Personal privacy is held in highest regard in the West. Sure, people may appear to share every detail of their life on Facebook, Twitter, and Instagram, but that’s not really the case. Those details are only part of the story, right? We’re not too quick to post on our timeline: “I just refused to buy a meal for a homeless man because I would’ve missed the start of the bowl game.” Why not? Because we want to give the appearance that we have it all together. At the very least, we want everyone to know that the bad in our life is caused by someone else. It’s not our fault.
This tendency isn’t limited to social media though. It has slithered itself into the local church. Instead of selfies and tweets, our blemish-free life comes in the form of smiling faces on Sunday morning and answers to questions along the lines of, “Yes, we’re doing great.” For far too many Christians, we have a ” live and let live” mentality when it comes to dealing with personal sin. To approach someone concerning the sin that you know they’re dealing with is an invasion of privacy. For many pastors, this is a surefire way to lose your job.
This is a demonic mentality.
Sin hates exposure, and Satan wants you to keep that spiritual struggle a secret. After all, Jesus said, “Everyone who does wicked things hates the light and does not come to the light, lest his works should be exposed” (Jn. 3:20). As long as you and I keep our sin to ourselves, we are destined to fail, regardless of how many New Year’s resolutions we make. Christians are not intended to make the pilgrimage through this life in isolation. We are made for community.
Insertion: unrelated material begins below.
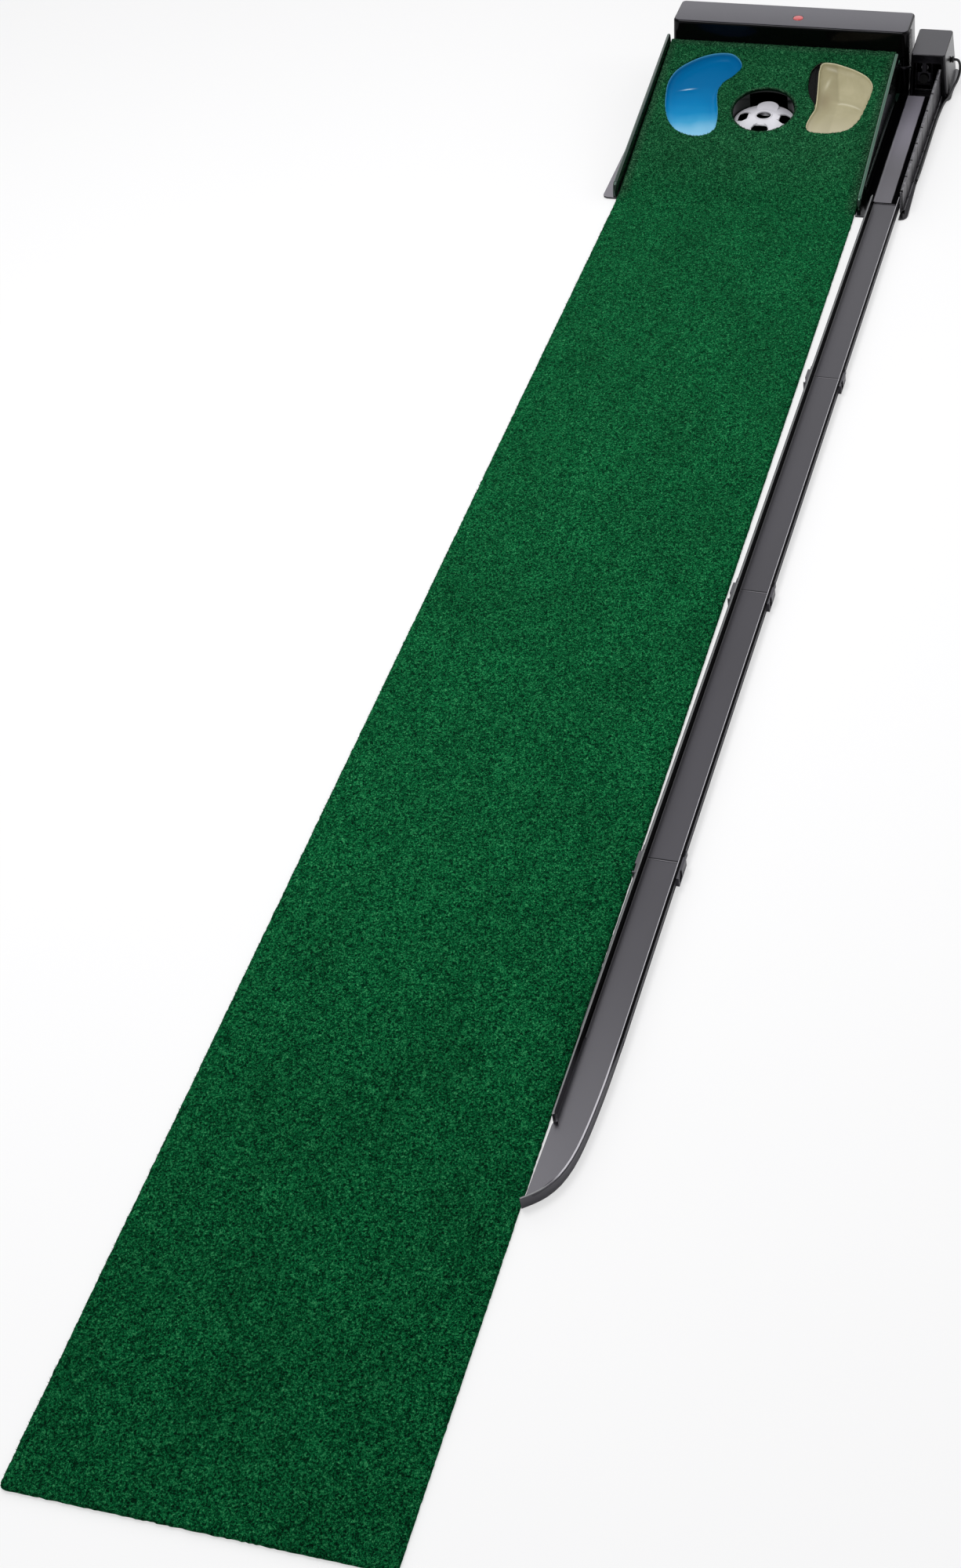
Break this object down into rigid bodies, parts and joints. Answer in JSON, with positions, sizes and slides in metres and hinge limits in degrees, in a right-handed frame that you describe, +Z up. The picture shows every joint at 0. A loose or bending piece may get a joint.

By community, I don’t mean simply going to church. God’s Word describes community as having meaningful, life-shaping relationships. Paul tells the Ephesians to speak in such a way that their hearers receive grace (Eph. 4:29). Elsewhere, he writes, “Let the word of Christ dwell in you richly, teaching and admonishing one another in all wisdom” (Col. 3:16). The author of Hebrews encourages his readers, “Exhort one another every day, as long as it is called “today,” that none of you may be hardened by the deceitfulness of sin” (Heb. 3:13).
Scripture is clear that followers of Christ should have brothers and sisters playing an active role in helping them defeat sin. Likewise, we should be playing an active role in helping others defeat sin. This can be scary though because it will mean tearing the wall that separates our personal lives from the life of the church. It will mean confessing our sins to others, letting them in on the fact that we, in fact, are sinful.
As you approach the new year, I have a few suggestions:
- Instead of depending on your own strength and wisdom to achieve that resolution of becoming a better husband and dad, go to some godly men in your church and tell them your struggles, seeking prayer and wisdom.
- Instead of keeping your battle with bitterness towards your husband a secret, confess that sin to your sisters in Christ, asking them to lift you up in prayer and hold you accountable.
- Instead of continuing that lonesome war against pornography for another year, surround yourself with godly men who will constantly encourage you in Christ and will wisely advise you in how you can defeat that sin.
It’s okay if others know the sins that stain your life. Your identity is not in how good you appear to be. Christ is your identity. We have our worth in Him, and our incessant striving to make ourselves appear perfect is nothing but rubbish in light of the righteousness that Jesus achieved for us. This year, I pray that you, along with myself, will seek greater transparency with the body of Christ so that we may grow more and more in the image of Christ, the true spotless One.
May God give you abounding grace in 2014.